D’un point de vue juridique, l’identité d’une personne est inscrite dans l’état civil et garantie par l’État. Il s’agit de l’ensemble des éléments de fait et de droit relatifs à un individu (date et lieu de naissance, nom, prénom, filiation, etc.) légalement reconnu ou constaté qui permet de l’individualiser de manière unique.
L’identité numérique, elle, ne peut pas être considérée comme le simple reflet plus ou moins fidèle de son identité civile. Non, l’identité numérique est plurielle – nous en avons tous plusieurs, en particulier lorsque nous pratiquons l’hétéronymat –, active, mobile et changeante.
Elle est caractérisée par deux groupes d’informations distincts mais très complémentaires :
- les parcelles d’information dites incontestables et uniques : coordonnées physiques, adresse IP, certificats numériques, comptes bancaires, numéro de téléphone, etc., qui sont généralement attribuées par une autorité tierce (état civil, fournisseur d’accès Internet, opérateur de télécommunications, banque…) ;
- et celles réputées plus ambiguës et multiples : pseudonymes, avatars, commentaires, blogs, photos, CV, etc., qui sont générées par l’individu lui-même ou par les individus composant son réseau.

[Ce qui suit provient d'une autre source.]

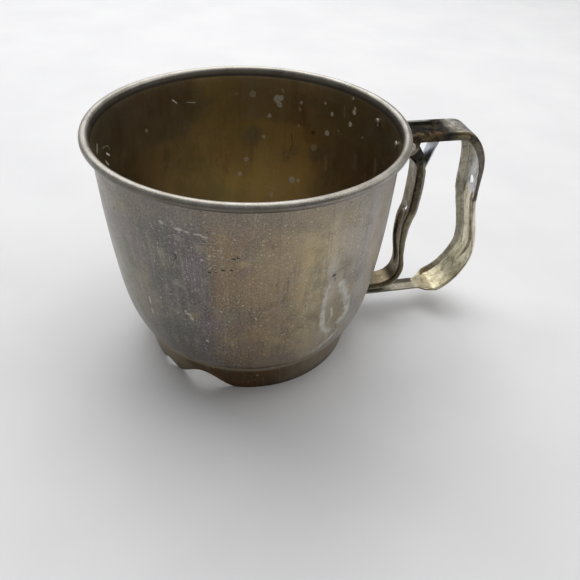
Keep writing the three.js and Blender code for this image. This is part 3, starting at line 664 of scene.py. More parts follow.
def foot_metal():
    N = Nodes("foot_metal")
    P = N.obj
    r, az, z = N.polar()
    m = N.wall_map(az, z)
    base = N.ramp(N.noise(N.scaled(P, (1, 1, 0.7)), 70.0, 6.0, 0.66), [
        (0.30, (0.075, 0.055, 0.030)), (0.48, (0.125, 0.092, 0.050)), (0.60, (0.185, 0.150, 0.095)), (0.75, (0.115, 0.068, 0.034))], "LINEAR")
    fr = N.math("MULTIPLY", N.range(az, math.radians(-150), math.radians(-118)), N.range(az, math.radians(-72), math.radians(-96)))
    base = N.mix(N.math("MULTIPLY", fr, 0.80), base, N.mix(N.range(N.noise(P, 160.0, 5.0, 0.65), 0.42, 0.62), (0.145, 0.062, 0.012), (0.085, 0.050, 0.018)))
    rt = N.math("MULTIPLY", N.range(az, math.radians(-90), math.radians(-62)), N.range(az, math.radians(10), math.radians(-30)))
    base = N.mix(N.math("MULTIPLY", rt, 0.55), base, (0.275, 0.225, 0.155))
    lf = N.math("MULTIPLY", N.range(az, math.radians(-176), math.radians(-168)), N.range(az, math.radians(-125), math.radians(-142)))
    base = N.mix(N.math("MULTIPLY", lf, 0.6), base, (0.34, 0.275, 0.165))
    # painted highlight along the upper edge of the ring
    base = N.mix(N.range(z, 0.0122, 0.0140, 0.0, 0.6), base, (0.36, 0.315, 0.235))
    # painted shade along the lower edge, towards the floor
    base = N.mix(N.range(z, 0.0045, 0.0, 0.0, 0.5), base, (0.050, 0.034, 0.020))
    streak = N.noise(N.scaled(m, (1, 0.12, 1)), 420.0, 4.0, 0.6)
    base = N.mix(N.range(streak, 0.52, 0.72, 0.0, 0.3), base, (0.30, 0.26, 0.19))
    f = N.math("MAXIMUM", N.math("MULTIPLY", flecks(N, m, 620.0, 0.34, 0.4, 3.3), 0.6), flecks(N, m, 260.0, 0.24, 0.15, 6.1))
    base = N.mix(N.math("MULTIPLY", f, 0.4), base, (0.42, 0.37, 0.28))
    s = scratches(N, m, 4, 0.04, 520.0, 0.012, 0.45)
    base = N.mix(N.math("MULTIPLY", s, 0.4), base, (0.42, 0.38, 0.30))
    metal = N.math("SUBTRACT", 0.95, N.math("MULTIPLY", f, 0.5))
    rough = N.math("ADD", N.math("MULTIPLY_ADD", N.noise(P, 200.0, 4.0, 0.6), 0.25, 0.25), N.math("MULTIPLY", f, 0.25), clamp=True)
    nrm = N.bump(N.math("MULTIPLY_ADD", N.noise(P, 2200.0, 3.0, 0.6), 0.4, f), 0.3, 0.00012)
    return N.done(base, metal, rough, nrm)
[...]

Plus ces parcelles seront nombreuses et accessibles, plus elles permettront de construire, une fois assemblées, une identité numérique très précise de l’individu ! Et bien sûr, plus ces parcelles seront nombreuses et éparpillées, plus il deviendra impératif pour l’individu de les « gérer », c’est-à-dire de surveiller l’utilisation qui pourrait être faite de chacune d’elles.
NOTES
(1) Le Paradoxe de Milgram (Small World) est l’hypothèse selon laquelle chacun peut être relié à n’importe quel autre individu existant par une chaîne de six relations (6 degrés de séparation).
(2) La notion de capital social a été étudiée en 2006 dans l’article Le rôle des interactions sociales dans les modèles économiques Internet de Thierry Pénard professeur d’économie à l’université de Rennes 1.
(3) Dominique Cardon est sociologue au Laboratoire des usages de France Télécom R&D et chercheur associé au Centre d’étude des mouvements sociaux de l’École des Hautes études en sciences sociales.